What is education for American men?
So my friend & fellow pomocon Tom Harmon asked me the other day about what education could or should do for young men in America these days. We’re worried about the collapse of men in college. He’s a professor, so he deals with young men; I have the freedom of the student of political philosophy, but I will not speak irresponsibly.
I have to leave aside the sciences & the professions; for the core of the university, however, I think I can speak without being ignorant or crossing discipline boundaries. I guess that insistence on the importance of manliness to justice is the beginning of education for young men. Study of history is necessary, war especially, & similarly from poetic presentations in literature, ancient & modern, an understanding of heroism. That seems to me the only way to instill seriousness; it requires instilling respect for poetry & a liberation from pop culture. Happily, manliness is forbidden in our time, so authority & daring can be married. The reasonable man today must have guts, or he is nothing.
I don't think Americans want their boys to be gentlemen; I don't think the boys want it either; but a modicum of gentleness can & should be instilled through the conversational side of higher education. I cannot recommend softness, because it only encourages the silly & sometimes not trivial wickedness typical of out-of-control young men. To make for gentleness, authority is first necessary, which is largely a matter of competence & confidence. Boys are unlikely to learn from professors they cannot respect, but to learn they also must be encouraged to think before they speak & to look forward to speaking with their professors. To be a college professor to American boys is to be a hunter with his dogs.
The teaching of history can prepare the teaching of poetry which can prepare teaching some things about politics & philosophy which Americans cannot avoid, given our Enlightenment forebears, like Jefferson. But it is a long road to getting boys to take a thought seriously, to understand or at least dimly sense its importance. To free clever young Americans from parroting utterly mediocre pieties from the press is difficult; it takes a long time, too… Nobility they will learn sooner; young men in America are not unable to weep in face of sacrifice.
I hew to the unpopular opinion that boys should be taught to notice things about American society, its freedom, variety, & the many troubles, & think of them in light of their education, as much as possible free of jargon. They should admire & also judge the enterprises America is full of. Of course, the academic style of writing would have to be thrown out, & boys encouraged to write more or less in the style of their professors & of the men they read.
So with the education. Now, as to how things are with us, we who seek an education: Men in America must marry, work jobs for a living, mostly as employees, & deal with computers every day; but these sorts of things come after character is formed & even after taste & the habits of thought are formed; the education I have in mind is much likelier to make college memorable, to make friendships, & to encourage young men to feel that freedom is pregnant with greatness. They could experience the greatness of America without being crushed morally, if they grasp political history. They could learn to make choices without feeling overwhelmed & abandoned at the same time. They might even be public spirited. It goes without saying, this wouldn't apply to non-Americans without significant changes...

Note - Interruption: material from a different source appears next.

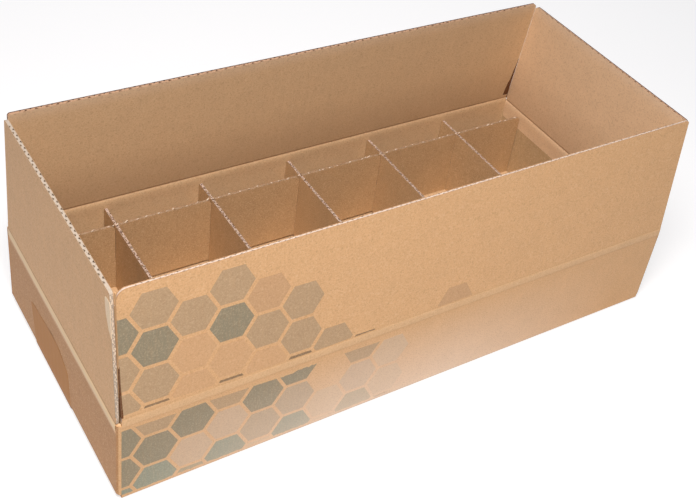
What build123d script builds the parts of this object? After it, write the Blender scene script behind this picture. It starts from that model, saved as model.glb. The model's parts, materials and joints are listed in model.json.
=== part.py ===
from build123d import *
from math import cos, floor, radians, sin, tan
import os

os.makedirs("parts", exist_ok=True)

# A slotted shipping carton of fluted board, open at the top, with a grid of interlocked
# dividers for glass jars. Millimetres. The origin is the middle of the underside, +Z is up,
# +X runs along the long panels and the printed long panel faces -Y.

# Board of the carton: two liners with a fluted medium between them. The die crushes the cut
# edges, which leaves a small opening at each flute.
board = 3.0
liner = 0.35
flute_pitch = 8.7
flute_opening = 3.4
flute_opening_height = 1.3
flute_depth = 7.0

# Carton, outside
carton_length = 540.0
carton_width = 242.0
crease_height = 88.0
flap_length = 118.0
fold_radius = 4.0
foot_radius = 2.4
lap_gap = 0.2

# Slots and creases of the flaps
flap_side_gap = 0.5
short_crease_inset = 3.5
swing_clearance = 0.5
hinge_gap = 0.3
open_angle = 120.0
front_lean_angle = 5.0
back_lean_angle = 5.3
corner_radius = 2.5
worn_corner_radius = 8.0
score_rise = 4.0
score_width = 1.4
score_depth = 0.35

# Glued joint at the back left corner
tab_width = 35.0
tab_shoulder = 12.0
tab_margin = 6.0
joint_groove = 1.0

# Sealing tape under the bottom seam and up both end panels
tape_width = 75.0
tape_offset = 20.0
tape_rise = 48.0
tape_thickness = 0.1

# Dividers: three long strips and five cross strips on a square grid
divider_board = 2.5
divider_height = 72.0
cell_pitch = 92.0
cross_count = 5
long_count = 3
slot_clearance = 0.3
slot_overlap = 0.5
end_clearance = 0.5
entry_radius = 5.0
strip_corner_radius = 2.0

half_length = carton_length / 2
half_width = carton_width / 2
bead_radius = board / 2

# The long flaps close over the short ones, so the short flaps fold one board lower at the
# top and one board higher at the bottom.
short_crease_height = crease_height - board - lap_gap
long_wall_top = crease_height - bead_radius - hinge_gap
end_wall_top = short_crease_height - bead_radius - hinge_gap
end_wall_foot = board + lap_gap
floor_top = end_wall_foot + board

# The long flaps pass between the upright short ones, and the sides of the short flaps slope
# so that they pass between the long flaps, which lean inwards.
long_flap_inset = board + flap_side_gap
long_reach = half_length - long_flap_inset
short_reach = half_width - short_crease_inset
inner_reach = half_width - board - swing_clearance
front_tip_reach = inner_reach - flap_length * tan(radians(front_lean_angle))
back_tip_reach = inner_reach - flap_length * tan(radians(back_lean_angle))

# A bevel on the outer edge of each wall's top lets its flap swing out past level.
bevel_top = (bead_radius + hinge_gap) * (1 - sin(radians(open_angle))) / cos(radians(open_angle))
bevel_foot = (bead_radius + hinge_gap - bead_radius * cos(radians(open_angle))) / sin(radians(open_angle))
bevel_run = bead_radius - bevel_top
bevel_drop = bevel_foot - bead_radius - hinge_gap


def flute_voids(edge_length, sheet, both_faces=True):
    """Draw the open ends of the flutes along a cut edge, centred in the sketch."""
    count = floor(edge_length / flute_pitch)
    half_base = flute_opening / 2
    foot = sheet / 2 - liner
    tip = foot - flute_opening_height
    with GridLocations(flute_pitch, 1, count, 1):
        Polygon((-half_base, -foot), (half_base, -foot), (0, -tip), align=None)
    if both_faces:
        with GridLocations(flute_pitch, 1, count - 1, 1):
            Polygon((-half_base, foot), (0, tip), (half_base, foot), align=None)


with BuildPart() as carton_body:
    # Four panels in one ring, folded at three corners and glued at the fourth
    with BuildSketch(Plane.XY.offset(end_wall_foot)):
        Rectangle(carton_length, carton_width)
        folded_corners = vertices().sort_by(Axis((0, 0, 0), (1, -1, 0)))[1:]
        fillet(folded_corners, fold_radius)
        offset(amount=-board, mode=Mode.SUBTRACT)
    extrude(amount=long_wall_top - end_wall_foot)
    end_folds = edges().filter_by(Axis.Y).group_by(Axis.Z)[0].sort_by(Axis.X)
    fillet([end_folds[0], end_folds[-1]], foot_radius)

    # Slots at the corners, and the lower top edge of the end panels
    with BuildSketch(Plane.XY.offset(end_wall_top)):
        with Locations((-half_length, 0), (half_length, 0)):
            Rectangle(2 * long_flap_inset, carton_width + board)
    extrude(amount=long_wall_top, mode=Mode.SUBTRACT)

    # Long bottom flaps, which meet at the seam under the middle of the carton
    seam_half = half_width - bead_radius - flap_length
    with BuildSketch(Plane.YZ):
        with BuildLine():
            Polyline(
                (-seam_half, 0),
                (-half_width, 0),
                (-half_width, crease_height / 2),
                (-half_width + board, crease_height / 2),
                (-half_width + board, board),
                (-seam_half, board),
                close=True,
            )
        make_face()
        fillet(vertices().sort_by(Axis((0, 0, 0), (1, 1, 0)))[0], foot_radius)
        mirror(about=Plane.YZ)
    extrude(amount=long_reach, both=True)

    # Short bottom flaps, folded in above the long ones
    flap_tip = half_length - bead_radius - flap_length
    with BuildSketch(Plane.XY.offset(end_wall_foot)):
        for side in (-1, 1):
            Polygon(
                (side * (half_length - bead_radius), -short_reach),
                (side * flap_tip, -front_tip_reach),
                (side * flap_tip, back_tip_reach),
                (side * (half_length - bead_radius), short_reach),
                align=None,
            )
    extrude(amount=board)

    # Bevels that clear the flaps when they swing out
    with BuildSketch(Plane.YZ):
        Polygon(
            (-half_width, long_wall_top - bevel_drop),
            (-half_width + bevel_run, long_wall_top),
            (-half_width, long_wall_top),
            align=None,
        )
        mirror(about=Plane.YZ)
    extrude(amount=half_length, both=True, mode=Mode.SUBTRACT)
    with BuildSketch(Plane.XZ):
        Polygon(
            (-half_length, end_wall_top - bevel_drop),
            (-half_length + bevel_run, end_wall_top),
            (-half_length, end_wall_top),
            align=None,
        )
        mirror(about=Plane.YZ)
    extrude(amount=half_width, both=True, mode=Mode.SUBTRACT)

    # The second score line of each crease, below it on the outside of the wall
    with BuildSketch(Plane.YZ):
        with Locations((-half_width, crease_height - score_rise)):
            Polygon((0, -score_width / 2), (score_depth, 0), (0, score_width / 2), align=None)
        mirror(about=Plane.YZ)
    extrude(amount=half_length, both=True, mode=Mode.SUBTRACT)
    with BuildSketch(Plane.XZ):
        with Locations((-half_length, short_crease_height - score_rise)):
            Polygon((0, -score_width / 2), (score_depth, 0), (0, score_width / 2), align=None)
        mirror(about=Plane.YZ)
    extrude(amount=half_width, both=True, mode=Mode.SUBTRACT)

    # Glue tab of the left end panel, stuck to the inside of the back panel
    tab_foot = floor_top + tab_margin
    tab_top = end_wall_top - tab_margin
    tab_start = -half_length + board / 2
    tab_end = -half_length + board + tab_width
    with BuildSketch(Plane.XZ.offset(-(half_width - board))):
        Polygon(
            (tab_start, tab_foot),
            (tab_end, tab_foot + tab_shoulder),
            (tab_end, tab_top - tab_shoulder),
            (tab_start, tab_top),
            align=None,
        )
    extrude(amount=board)
    with BuildSketch():
        with Locations((-half_length, half_width - board)):
            Rectangle(joint_groove, joint_groove, rotation=45)
    extrude(amount=crease_height, mode=Mode.SUBTRACT)

    # The tape lies flush in the underside
    with BuildSketch():
        with Locations((0, tape_offset)):
            Rectangle(carton_length, tape_width)
    extrude(amount=tape_thickness, mode=Mode.SUBTRACT)
carton_body.part.label = "carton_body"
export_step(carton_body.part, "parts/carton_body.step")


# Top flaps. Each hinges in the middle of its wall's thickness, on a round bead at its crease.
# name, side of the carton in degrees about Z, crease to origin, crease height, lean inwards,
# middle to either end of the crease, middle to the left and right ends of the tip as seen from
# outside, radii of the left and right tip corners
top_flaps = [
    ("flap_front", 0, half_width, crease_height, front_lean_angle, long_reach,
     (long_reach, long_reach), (worn_corner_radius, corner_radius)),
    ("flap_right", 90, half_length, short_crease_height, 0, short_reach,
     (front_tip_reach, back_tip_reach), (corner_radius, corner_radius)),
    ("flap_back", 180, half_width, crease_height, back_lean_angle, long_reach,
     (long_reach, long_reach), (corner_radius, corner_radius)),
    ("flap_left", 270, half_length, short_crease_height, 0, short_reach,
     (back_tip_reach, front_tip_reach), (corner_radius, corner_radius)),
]
for name, side, wall_reach, height, flap_lean, crease_reach, tip_reaches, radii in top_flaps:
    along = Vector(1, 0, 0).rotate(Axis.Z, side)
    inward = Vector(0, 1, 0).rotate(Axis.Z, side)
    up = inward * sin(radians(flap_lean)) + Vector(0, 0, 1) * cos(radians(flap_lean))
    crease = inward * (bead_radius - wall_reach) + Vector(0, 0, height)
    face_plane = Plane(origin=crease, x_dir=along, z_dir=along.cross(up))
    tip_plane = Plane(origin=crease + up * flap_length, x_dir=along, z_dir=up)
    section_plane = Plane(origin=crease, x_dir=inward, z_dir=-along)

    with BuildPart() as flap:
        # The sheet between the crease and the cut edge at the tip
        with BuildSketch(face_plane):
            Polygon(
                (-crease_reach, 0),
                (crease_reach, 0),
                (tip_reaches[1], flap_length),
                (-tip_reaches[0], flap_length),
                align=None,
            )
            tip_corners = vertices().group_by(Axis.Y)[-1].sort_by(Axis.X)
            fillet(tip_corners[0], radii[0])
            fillet(vertices().group_by(Axis.Y)[-1].sort_by(Axis.X)[-1], radii[1])
        extrude(amount=board / 2, both=True)
        # The bead at the crease
        with Locations(face_plane):
            Cylinder(bead_radius, 2 * crease_reach, rotation=(0, 90, 0))
        # The second score line, above the crease on the outside
        with BuildSketch(Plane(origin=crease, x_dir=-face_plane.z_dir, z_dir=along)):
            with Locations((-bead_radius, score_rise)):
                Polygon(
                    (0, -score_width / 2),
                    (score_depth, 0),
                    (0, score_width / 2),
                    align=None,
                )
        extrude(amount=crease_reach, both=True, mode=Mode.SUBTRACT)
        # The open ends of the flutes along the tip
        with BuildSketch(tip_plane):
            with Locations(((tip_reaches[1] - tip_reaches[0]) / 2, 0)):
                flute_voids(sum(tip_reaches) - 2 * max(radii), board)
        extrude(amount=-flute_depth, mode=Mode.SUBTRACT)
    flap.part.label = name
    export_step(flap.part, f"parts/{name}.step")


# Divider grid: the long strips are slotted from above and the cross strips from below, each to
# half its height, so that they interlock with all edges level.
slot_width = divider_board + 2 * slot_clearance
slot_depth = divider_height / 2 + slot_overlap
long_strip_length = carton_length - 2 * board - 2 * end_clearance
cross_strip_length = carton_width - 2 * board - 2 * end_clearance
strip_top = floor_top + divider_height
cross_places = [(i - (cross_count - 1) / 2) * cell_pitch for i in range(cross_count)]
long_places = [(i - (long_count - 1) / 2) * cell_pitch for i in range(long_count)]

for number, place in enumerate(long_places):
    with BuildPart() as long_strip:
        with BuildSketch(Plane.XZ.offset(-place)):
            with Locations((0, strip_top)):
                Rectangle(long_strip_length, divider_height, align=(Align.CENTER, Align.MAX))
            with Locations([(x, strip_top) for x in cross_places]):
                Rectangle(slot_width, slot_depth, align=(Align.CENTER, Align.MAX), mode=Mode.SUBTRACT)
            # The right-hand corner of every stretch between slots is rounded
            right_corners = vertices().group_by(Axis.Y)[-1].sort_by(Axis.X)[1::2]
            fillet(right_corners, entry_radius)
        extrude(amount=divider_board / 2, both=True)
        stretch_ends = [-long_strip_length / 2, *cross_places, long_strip_length / 2]
        with BuildSketch(Plane.XY.offset(strip_top)):
            for start, end in zip(stretch_ends, stretch_ends[1:]):
                with Locations(((start + end) / 2, place)):
                    flute_voids(end - start - slot_width - 2 * entry_radius, divider_board, False)
        extrude(amount=-flute_depth, mode=Mode.SUBTRACT)
    strip_name = ("divider_long_front", "divider_long_middle", "divider_long_back")[number]
    long_strip.part.label = strip_name
    export_step(long_strip.part, f"parts/{strip_name}.step")

for number, place in enumerate(cross_places):
    with BuildPart() as cross_strip:
        with BuildSketch(Plane.YZ.offset(place)):
            with Locations((0, strip_top)):
                Rectangle(cross_strip_length, divider_height, align=(Align.CENTER, Align.MAX))
            with Locations([(y, floor_top) for y in long_places]):
                Rectangle(slot_width, slot_depth, align=(Align.CENTER, Align.MIN), mode=Mode.SUBTRACT)
            fillet(vertices().group_by(Axis.Y)[-1], strip_corner_radius)
        extrude(amount=divider_board / 2, both=True)
        with BuildSketch(Plane(origin=(place, 0, strip_top), x_dir=(0, 1, 0), z_dir=(0, 0, 1))):
            flute_voids(cross_strip_length - 2 * strip_corner_radius, divider_board)
        extrude(amount=-flute_depth, mode=Mode.SUBTRACT)
    cross_strip.part.label = f"divider_cross_{number + 1}"
    export_step(cross_strip.part, f"parts/divider_cross_{number + 1}.step")


with BuildPart() as bottom_tape:
    # One strip of tape along the bottom seam, turned up over both end panels
    with BuildSketch(Plane.XZ.offset(-tape_offset)):
        with BuildLine():
            FilletPolyline(
                (-half_length, tape_rise),
                (-half_length, tape_thickness),
                (half_length, tape_thickness),
                (half_length, tape_rise),
                radius=long_flap_inset,
            )
            offset(amount=tape_thickness, side=Side.RIGHT)
        make_face()
    extrude(amount=tape_width / 2, both=True)
bottom_tape.part.label = "bottom_tape"
export_step(bottom_tape.part, "parts/bottom_tape.step")
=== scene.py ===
import json
import math
import random
from collections import namedtuple

import bmesh
import bpy
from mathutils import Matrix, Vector


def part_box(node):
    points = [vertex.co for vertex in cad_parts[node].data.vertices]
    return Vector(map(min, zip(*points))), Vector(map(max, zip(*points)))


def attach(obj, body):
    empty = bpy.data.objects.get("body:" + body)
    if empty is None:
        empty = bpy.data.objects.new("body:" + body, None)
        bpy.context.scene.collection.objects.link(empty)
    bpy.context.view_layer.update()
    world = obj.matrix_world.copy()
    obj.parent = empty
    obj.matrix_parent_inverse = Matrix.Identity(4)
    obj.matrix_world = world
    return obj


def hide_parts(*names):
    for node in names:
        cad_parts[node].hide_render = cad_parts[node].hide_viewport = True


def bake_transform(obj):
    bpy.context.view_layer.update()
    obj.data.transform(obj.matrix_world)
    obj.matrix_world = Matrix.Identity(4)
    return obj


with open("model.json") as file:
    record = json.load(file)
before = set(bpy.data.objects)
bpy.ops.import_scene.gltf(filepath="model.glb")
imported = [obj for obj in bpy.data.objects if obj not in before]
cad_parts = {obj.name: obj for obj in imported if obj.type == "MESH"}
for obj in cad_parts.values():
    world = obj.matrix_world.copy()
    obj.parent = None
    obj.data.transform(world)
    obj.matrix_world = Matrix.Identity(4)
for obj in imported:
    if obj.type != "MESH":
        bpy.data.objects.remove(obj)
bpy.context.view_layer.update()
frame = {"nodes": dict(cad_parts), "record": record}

# An open slotted carton of brown fluted board with a grid of dividers for honey jars.
# Metres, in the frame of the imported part: +X along the long panels, +Z up, the printed long
# panel faces -Y, and the origin is in the middle of the underside.

MM = 0.001
UP = Vector((0, 0, 1))
chance = random.Random(7)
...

Now, my friends will mock me & say this is secretly a Straussian guide as to how to begin to educate educators instead, who are for the most part soft & cautious, never really professors, always employees without much trust in their institution. What is authority to them when they have no property to speak of? The limits of their partnership must be the limits of the education they offer, since who’d be fool enough to believe them? Well, there is something to this criticism, but I think it is not decisive. I’ve taught young men about politics or literature & I’m not only not overcome by shame, but am in fact of good cheer; I know other men who have done it for a living; I cannot point to any institution that takes this problem with young men seriously, but I’ve not made it my job to find them nor they to find me, so it may merely be an accident that I don’t give examples of places fit for young men…
I’ve not said anything about faith, since I’m not a priest. But Tocqueville says Christianity is an aristocracy in America—it makes man great, his destiny of great concern to God, it makes him hopeful, able to act. This I have seen for myself & I believe it to be true, though it’s rather rare. Churches seem even more emasculated than colleges, if that’s possible. Maybe there’s some need for manliness in the faith & for young men; I think they could be reminded they have souls.
I’ve also said nothing about the wokies. If an institution dares not face them, it’s no use talking education. If an institution has leaders & men on staff, wokies will not be a problem, but a blessing in disguise.
Finally, it’s more obvious to me that colleges share in the weaknesses of other institutions today—abandonment by people who don’t want to associate anymore, an absence of serious men, a failure of confidence in the future—than it is that they benefit from the strengths of America. Americans are an enterprising bunch, though none too righteous. Much should be made of that, so that temporary work & excitement serve the permanent things. To speak like our amusing businessmen, young men of ambition are a vastly underpriced asset.